If you doubt me, there are those who can confirm it: I predicted not long after Jason Miyares was elected Virginia’s next attorney general that he might find a place for former Arlington/Falls Church Commonwealth’s Attorney Theo Stamos in his office.
I was off in my guess of what position she would fill, but Miyares fulfilled the basic outline of my prophecy: Two days ago, he announced that she would be joining the office in a newly created senior position.
His announcement probably led to some heart palpitations among the George Soros-backed prosecutors in Northern Virginia, including Parisa Dehghani-Tafti, who defeated two-term incumbent Stamos in the 2019 Democratic primary. Hell hath no fury like a politician who got knocked off under an onslaught of out-of-state special-interest money.
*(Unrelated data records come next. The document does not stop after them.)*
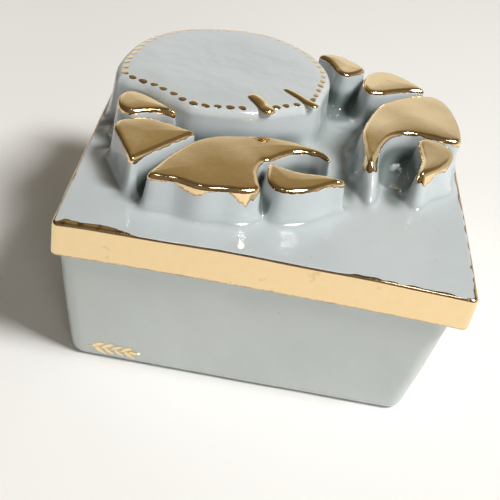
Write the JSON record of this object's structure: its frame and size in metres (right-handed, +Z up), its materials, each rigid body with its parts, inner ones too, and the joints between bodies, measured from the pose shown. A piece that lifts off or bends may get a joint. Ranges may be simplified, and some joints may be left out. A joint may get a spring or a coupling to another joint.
{
  "type": "porcelain trinket box",
  "caption": "Square glazed porcelain trinket box with a tapered base and a lift-off lid that carries a crab in relief with gold lustre tops and a gold edge band.",
  "frame": {"origin": "under the middle of the lid, on the surface that the box stands on", "axes": "+X along the front from left to right, +Y from front to back, +Z up"},
  "size_m": [0.1, 0.1, 0.0594],
  "materials": {
    "base_glaze": "glossy pale grey-blue glaze",
    "lid_glaze": "glossy pale grey-blue glaze, pooled at the feet of the relief",
    "gold_lustre": "mirror-bright fired gold lustre with ragged brushed edges"
  },
  "bodies": {
    "box": {"box_base": "base_glaze", "base_sprig": "gold_lustre"},
    "lid": {"lid_plate": "lid_glaze", "lid_edge_gold": "gold_lustre", "carapace": "lid_glaze", "carapace_dots": "gold_lustre", "left_eye": "gold_lustre", "right_eye": "gold_lustre", "left_arm_inner": "lid_glaze", "left_arm_outer": "lid_glaze", "left_claw_palm": "lid_glaze", "left_claw_thumb": "lid_glaze", "right_arm_inner": "lid_glaze", "right_arm_outer": "lid_glaze", "right_claw_palm": "lid_glaze", "right_claw_thumb": "lid_glaze", "left_arm_inner_gold": "gold_lustre", "left_arm_outer_gold": "gold_lustre", "left_palm_gold": "gold_lustre", "left_thumb_gold": "gold_lustre", "right_arm_inner_gold": "gold_lustre", "right_arm_outer_gold": "gold_lustre", "right_palm_gold": "gold_lustre", "right_thumb_gold": "gold_lustre"}
  },
  "joints": [
    {"name": "lid_lift", "type": "slide", "parent": "box", "child": "lid", "axis": [0, 0, 1], "range_m": [0, 0.06]}
  ]
}
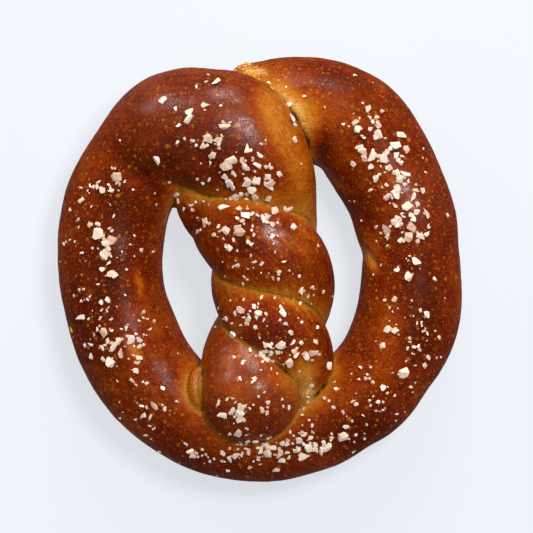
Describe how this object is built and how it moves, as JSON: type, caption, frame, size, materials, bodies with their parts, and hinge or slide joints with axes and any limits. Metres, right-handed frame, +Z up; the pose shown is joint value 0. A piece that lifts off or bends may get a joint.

From the job title, it doesn’t look as if Stamos’s primary role is going to be to keep an eye on those prosecutors. But multi-tasking is the way of the world these days, and by picking her, Miyares certainly poked his thumb in the eye of some of the Northern Virginia chief prosecutors.
Elections, as they say, indeed do have consequences.
LET THE LOCALITIES PAY FOR IT! Poop, as they say, rolls downhill.
Well, technically, there was another word used for “poop” by a former boss of mine, who (this being back in the day) said that for every time I got screamed at by him I should take it out on my own underlings. For the most part, I did not follow that advice, although some days I certainly wished I had.
In this case, we take the wayback machine to Jan. 13-14, 1976, where Mills Godwin (then serving his second term as governor, this time as a Republican) blasted the ever increasing costs to the state government of the planned Metrorail system.
His solution? Local governments in Northern Virginia should pick up more of the costs, Godwin said.
Yep, from the very moment of its conception, the Metro system has been a game of fiscal hot-potato, passed along like a doobie at an eighth-grade slumber party.